_GIVEN EXERCISE_.
Print the listing below exactly.

_DATA BLOCK_.
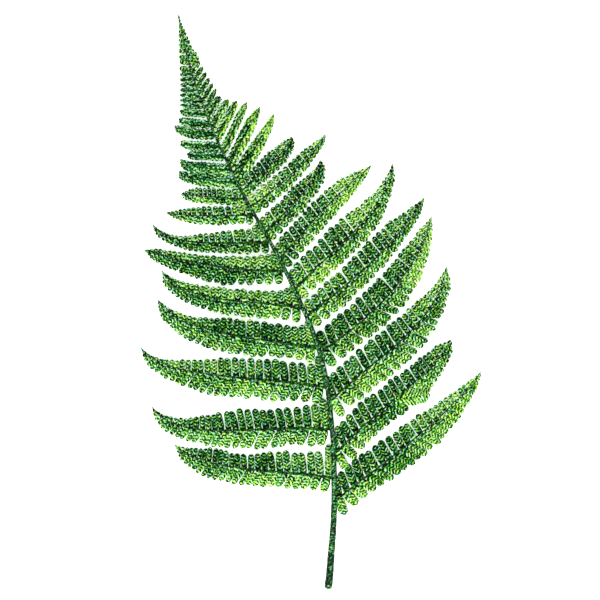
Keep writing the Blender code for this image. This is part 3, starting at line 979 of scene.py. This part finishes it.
def make_stalk(material):
    """Stalk and rachis: fine ribs that wind slowly round it, and a groove on top."""
    rounded_to = CUT_END + CUT_ROUNDING
    levels = np.arange(rounded_to, APEX_Y, STALK_RING_STEP)
    angles = np.linspace(CUT_FIRST_ANGLE, np.pi / 2, CUT_RINGS)[:-1]
    levels = np.concatenate((CUT_END + CUT_ROUNDING * (1 - np.cos(angles)), levels))
    inward = 1 - (levels - CUT_END) / CUT_ROUNDING
    round_off = np.sqrt(np.clip(1 - inward ** 2, CUT_LEAST, 1))
    round_off = np.where(levels < rounded_to, round_off, 1.0)
    radius = rachis_radius(np.maximum(levels, FULL_RADIUS_FROM)) * round_off
    centre = rachis_plan(levels)
    way = np.gradient(centre)
    way = way / np.abs(way)
    angle = np.linspace(0, 2 * np.pi, STALK_SIDES, endpoint=False)
    wind = STALK_RIBS * (angle[None, :] + STALK_TURN * levels[:, None])
    ribs = 1 + STALK_RIB_DEPTH * np.sin(wind)
    lifted = smoothstep(FLAT_END, CLIMB_END, levels)[:, None]
    top = np.exp(-((angle[None, :] - np.pi / 2) / STALK_GROOVE_WIDTH) ** 2)
    out = radius[:, None] * ribs * (1 - STALK_GROOVE * top * lifted)
    plan = centre[:, None] + way[:, None] * -1j * out * np.cos(angle)[None, :]
    height = rachis_height(levels)[:, None] + out * np.sin(angle)[None, :]
    shells = Shells()
    rings = to_points(plan, np.maximum(height, STALK_CLEARANCE))
    shells.add_tube(rings, levels, angle, 0)
    return shells.make("stalk", [material])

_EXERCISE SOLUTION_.
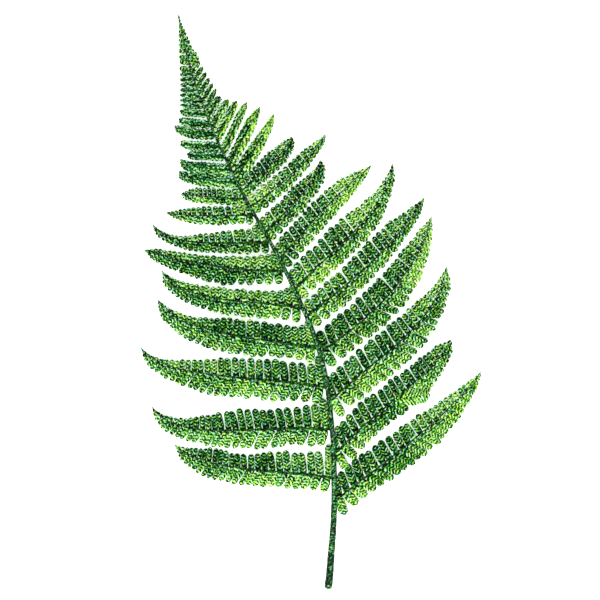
Keep writing the Blender code for this image. This is part 3, starting at line 979 of scene.py. This part finishes it.
def make_stalk(material):
    """Stalk and rachis: fine ribs that wind slowly round it, and a groove on top."""
    rounded_to = CUT_END + CUT_ROUNDING
    levels = np.arange(rounded_to, APEX_Y, STALK_RING_STEP)
    angles = np.linspace(CUT_FIRST_ANGLE, np.pi / 2, CUT_RINGS)[:-1]
    levels = np.concatenate((CUT_END + CUT_ROUNDING * (1 - np.cos(angles)), levels))
    inward = 1 - (levels - CUT_END) / CUT_ROUNDING
    round_off = np.sqrt(np.clip(1 - inward ** 2, CUT_LEAST, 1))
    round_off = np.where(levels < rounded_to, round_off, 1.0)
    radius = rachis_radius(np.maximum(levels, FULL_RADIUS_FROM)) * round_off
    centre = rachis_plan(levels)
    way = np.gradient(centre)
    way = way / np.abs(way)
    angle = np.linspace(0, 2 * np.pi, STALK_SIDES, endpoint=False)
    wind = STALK_RIBS * (angle[None, :] + STALK_TURN * levels[:, None])
    ribs = 1 + STALK_RIB_DEPTH * np.sin(wind)
    lifted = smoothstep(FLAT_END, CLIMB_END, levels)[:, None]
    top = np.exp(-((angle[None, :] - np.pi / 2) / STALK_GROOVE_WIDTH) ** 2)
    out = radius[:, None] * ribs * (1 - STALK_GROOVE * top * lifted)
    plan = centre[:, None] + way[:, None] * -1j * out * np.cos(angle)[None, :]
    height = rachis_height(levels)[:, None] + out * np.sin(angle)[None, :]
    shells = Shells()
    rings = to_points(plan, np.maximum(height, STALK_CLEARANCE))
    shells.add_tube(rings, levels, angle, 0)
    return shells.make("stalk", [material])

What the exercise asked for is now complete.